--- Start of Records for this task ---
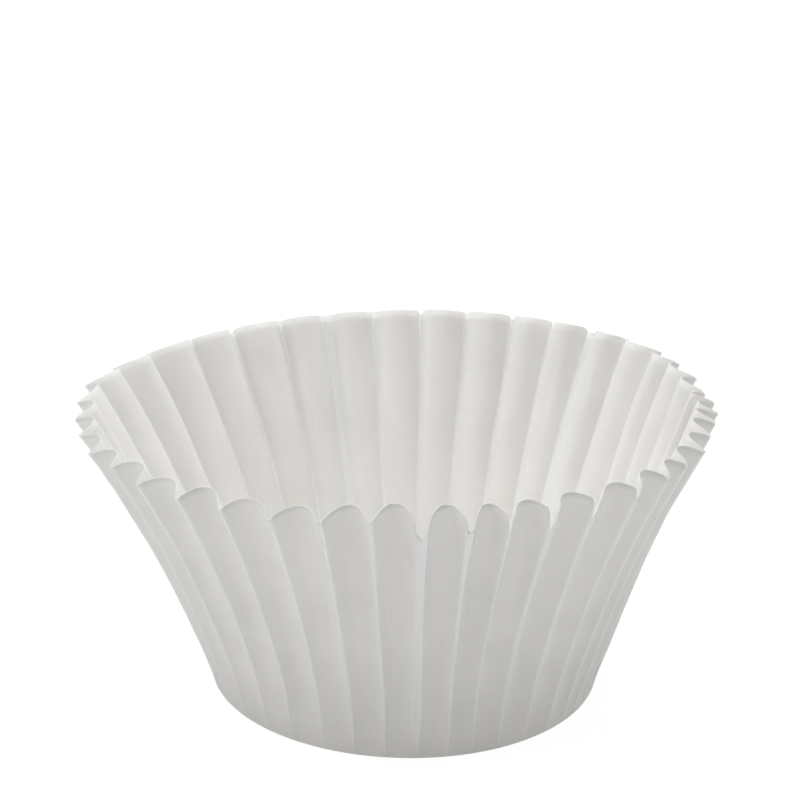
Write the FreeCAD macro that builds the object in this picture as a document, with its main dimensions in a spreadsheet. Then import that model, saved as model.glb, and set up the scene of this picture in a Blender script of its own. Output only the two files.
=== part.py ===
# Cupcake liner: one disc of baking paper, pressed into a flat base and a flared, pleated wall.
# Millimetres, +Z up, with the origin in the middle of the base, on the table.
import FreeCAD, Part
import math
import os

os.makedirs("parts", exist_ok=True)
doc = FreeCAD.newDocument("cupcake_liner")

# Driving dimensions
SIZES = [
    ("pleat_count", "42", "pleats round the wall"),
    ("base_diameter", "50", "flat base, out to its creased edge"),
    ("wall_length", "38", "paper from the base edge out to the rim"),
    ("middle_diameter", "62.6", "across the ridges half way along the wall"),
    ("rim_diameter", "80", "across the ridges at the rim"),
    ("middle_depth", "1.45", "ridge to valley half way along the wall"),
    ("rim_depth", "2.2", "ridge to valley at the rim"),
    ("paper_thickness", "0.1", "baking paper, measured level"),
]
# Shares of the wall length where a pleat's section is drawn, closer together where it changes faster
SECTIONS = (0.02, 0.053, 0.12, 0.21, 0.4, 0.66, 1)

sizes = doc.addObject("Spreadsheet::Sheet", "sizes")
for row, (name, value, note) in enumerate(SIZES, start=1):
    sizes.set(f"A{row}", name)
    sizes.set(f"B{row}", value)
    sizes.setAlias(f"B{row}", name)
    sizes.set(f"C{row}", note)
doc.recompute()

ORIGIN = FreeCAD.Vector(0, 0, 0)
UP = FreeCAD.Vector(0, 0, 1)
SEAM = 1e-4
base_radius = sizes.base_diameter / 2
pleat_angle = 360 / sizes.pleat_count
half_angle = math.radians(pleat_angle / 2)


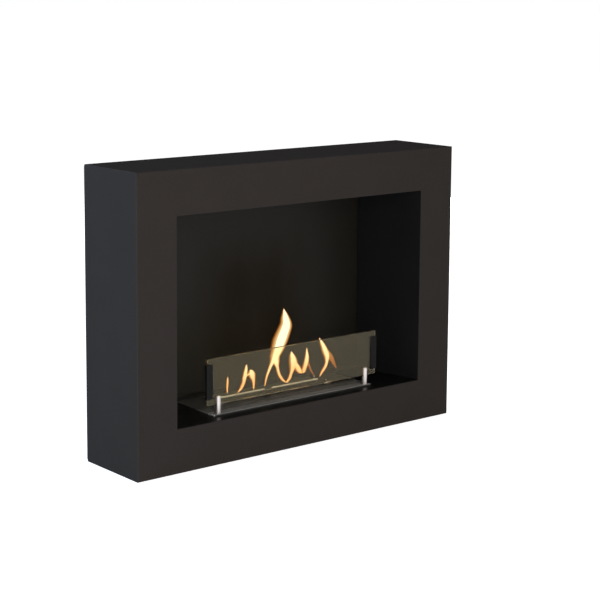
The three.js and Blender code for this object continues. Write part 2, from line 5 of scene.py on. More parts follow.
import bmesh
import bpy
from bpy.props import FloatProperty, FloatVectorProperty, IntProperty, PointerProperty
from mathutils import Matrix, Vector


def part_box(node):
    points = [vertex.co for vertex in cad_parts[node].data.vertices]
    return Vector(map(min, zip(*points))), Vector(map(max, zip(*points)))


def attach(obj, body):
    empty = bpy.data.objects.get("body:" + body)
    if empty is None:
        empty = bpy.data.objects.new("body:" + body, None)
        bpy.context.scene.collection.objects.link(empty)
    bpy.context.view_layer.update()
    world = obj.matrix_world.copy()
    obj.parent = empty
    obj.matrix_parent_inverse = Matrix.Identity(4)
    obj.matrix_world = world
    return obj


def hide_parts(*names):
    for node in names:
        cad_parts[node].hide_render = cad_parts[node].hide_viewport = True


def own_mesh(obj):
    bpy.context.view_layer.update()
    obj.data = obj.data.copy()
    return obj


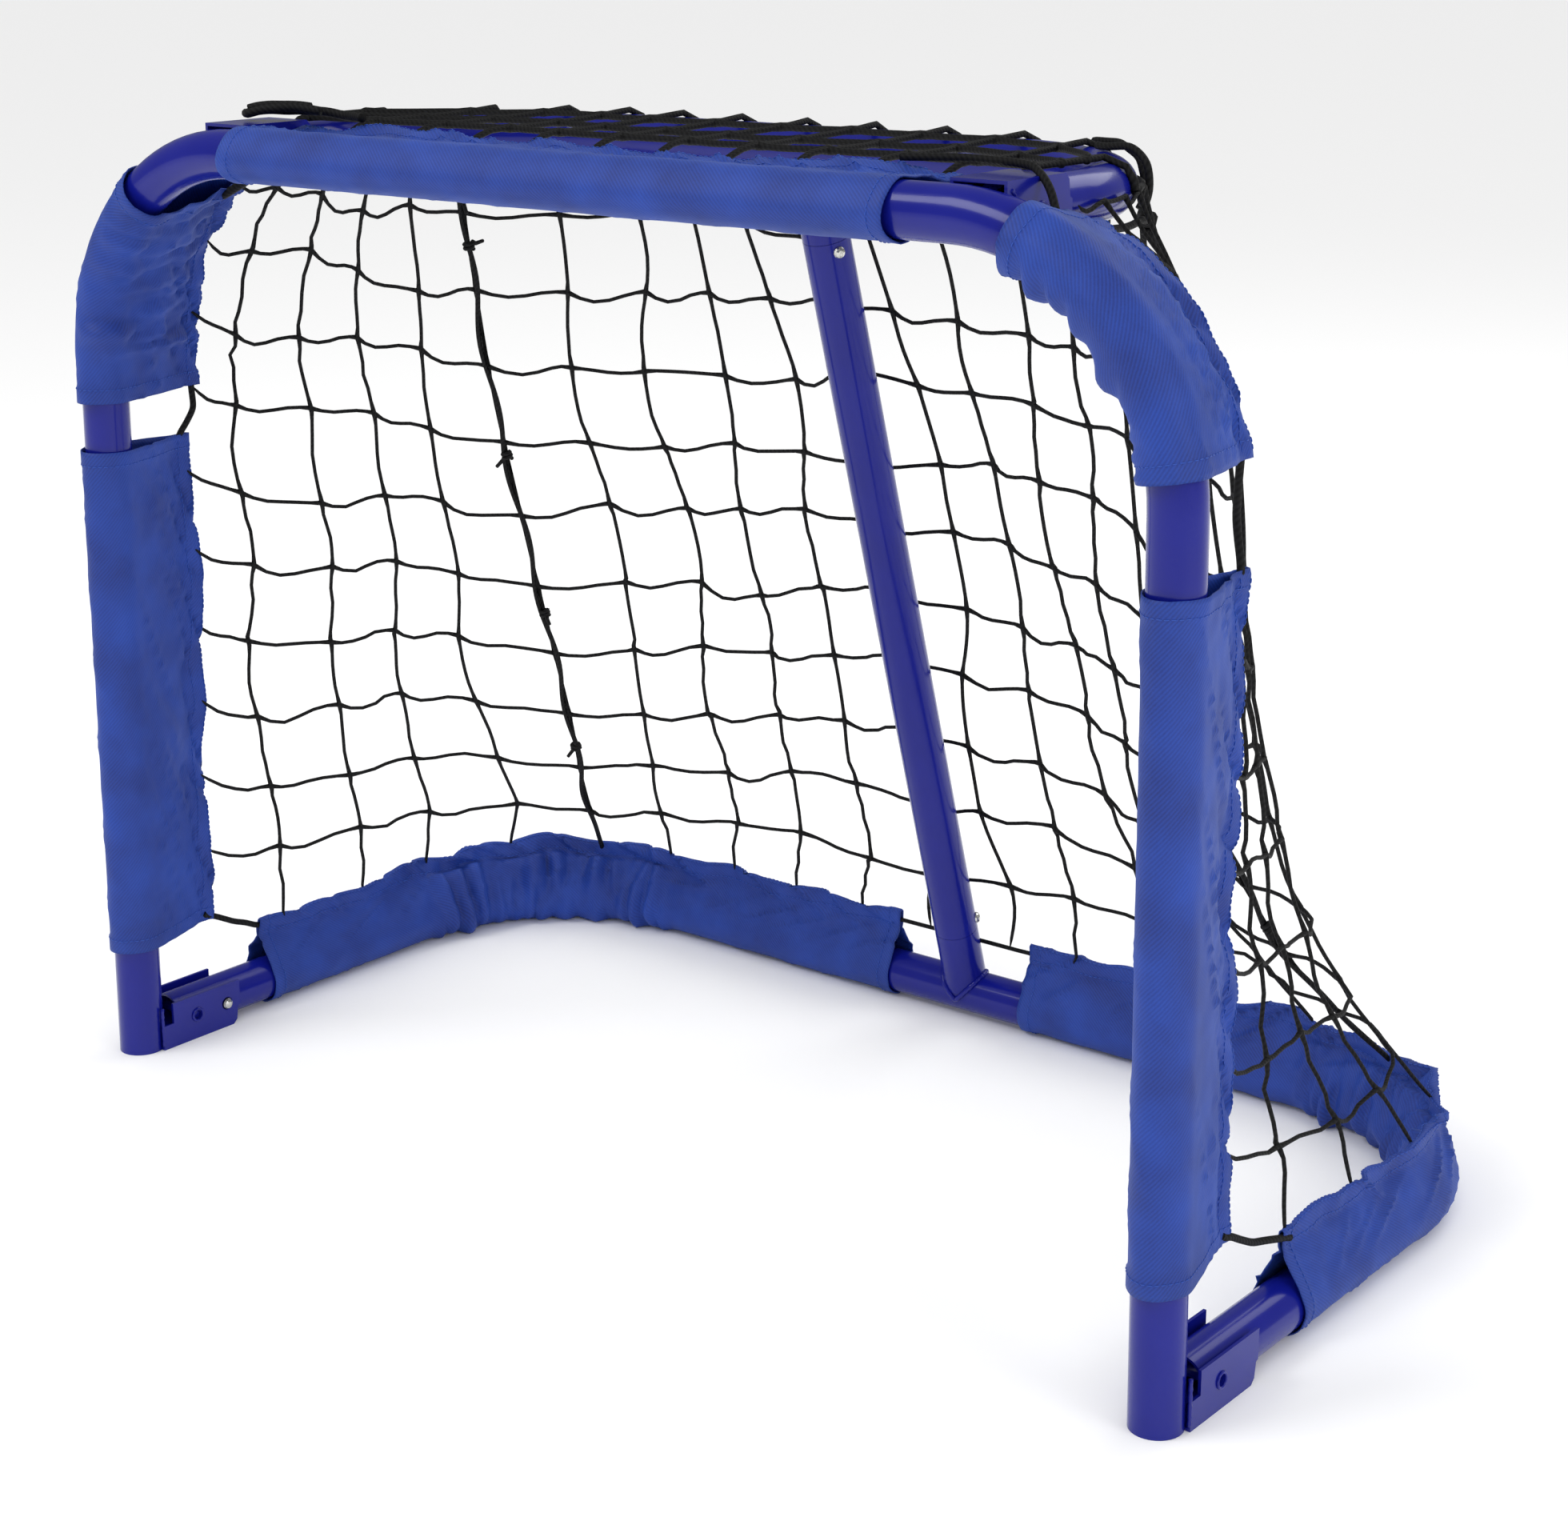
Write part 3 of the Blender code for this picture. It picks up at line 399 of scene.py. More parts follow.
--- End of Records for this task ---
> _Brief_
The lines from the start of the entries above through the line containing "points = [vertex.co" are the ones to return, please; copy them exactly and include both ends.

> _Exercise answer_
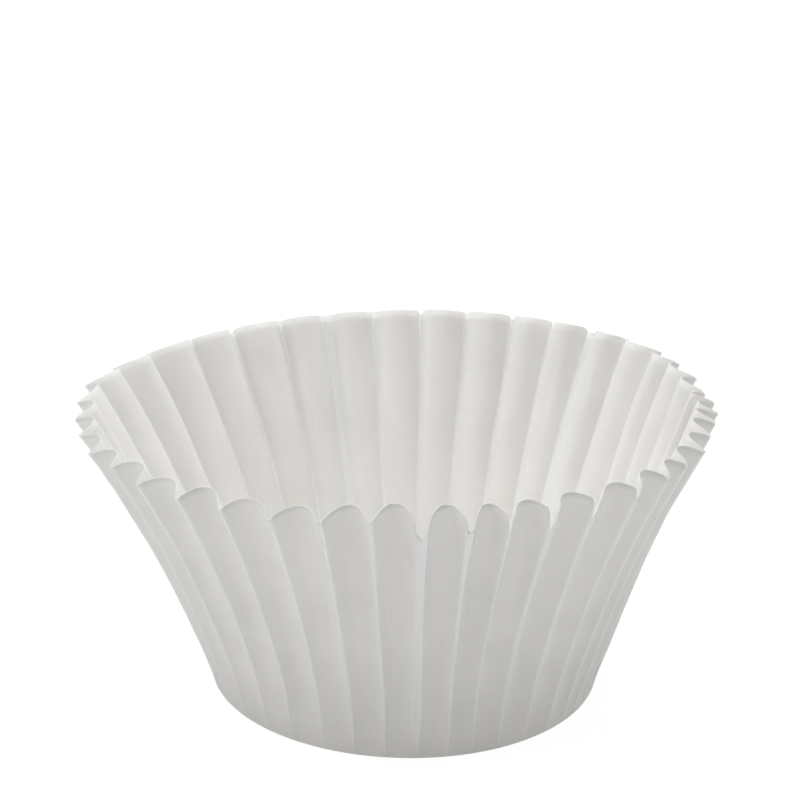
Write the FreeCAD macro that builds the object in this picture as a document, with its main dimensions in a spreadsheet. Then import that model, saved as model.glb, and set up the scene of this picture in a Blender script of its own. Output only the two files.
=== part.py ===
# Cupcake liner: one disc of baking paper, pressed into a flat base and a flared, pleated wall.
# Millimetres, +Z up, with the origin in the middle of the base, on the table.
import FreeCAD, Part
import math
import os

os.makedirs("parts", exist_ok=True)
doc = FreeCAD.newDocument("cupcake_liner")

# Driving dimensions
SIZES = [
    ("pleat_count", "42", "pleats round the wall"),
    ("base_diameter", "50", "flat base, out to its creased edge"),
    ("wall_length", "38", "paper from the base edge out to the rim"),
    ("middle_diameter", "62.6", "across the ridges half way along the wall"),
    ("rim_diameter", "80", "across the ridges at the rim"),
    ("middle_depth", "1.45", "ridge to valley half way along the wall"),
    ("rim_depth", "2.2", "ridge to valley at the rim"),
    ("paper_thickness", "0.1", "baking paper, measured level"),
]
# Shares of the wall length where a pleat's section is drawn, closer together where it changes faster
SECTIONS = (0.02, 0.053, 0.12, 0.21, 0.4, 0.66, 1)

sizes = doc.addObject("Spreadsheet::Sheet", "sizes")
for row, (name, value, note) in enumerate(SIZES, start=1):
    sizes.set(f"A{row}", name)
    sizes.set(f"B{row}", value)
    sizes.setAlias(f"B{row}", name)
    sizes.set(f"C{row}", note)
doc.recompute()

ORIGIN = FreeCAD.Vector(0, 0, 0)
UP = FreeCAD.Vector(0, 0, 1)
SEAM = 1e-4
base_radius = sizes.base_diameter / 2
pleat_angle = 360 / sizes.pleat_count
half_angle = math.radians(pleat_angle / 2)


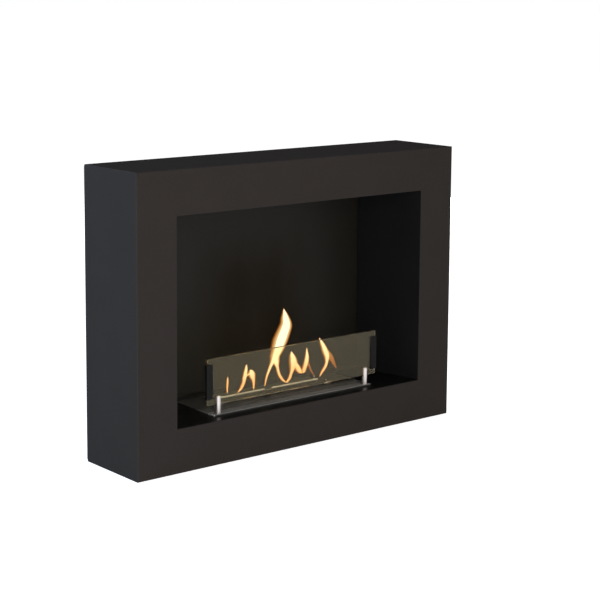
The three.js and Blender code for this object continues. Write part 2, from line 5 of scene.py on. More parts follow.
import bmesh
import bpy
from bpy.props import FloatProperty, FloatVectorProperty, IntProperty, PointerProperty
from mathutils import Matrix, Vector


def part_box(node):
    points = [vertex.co for vertex in cad_parts[node].data.vertices]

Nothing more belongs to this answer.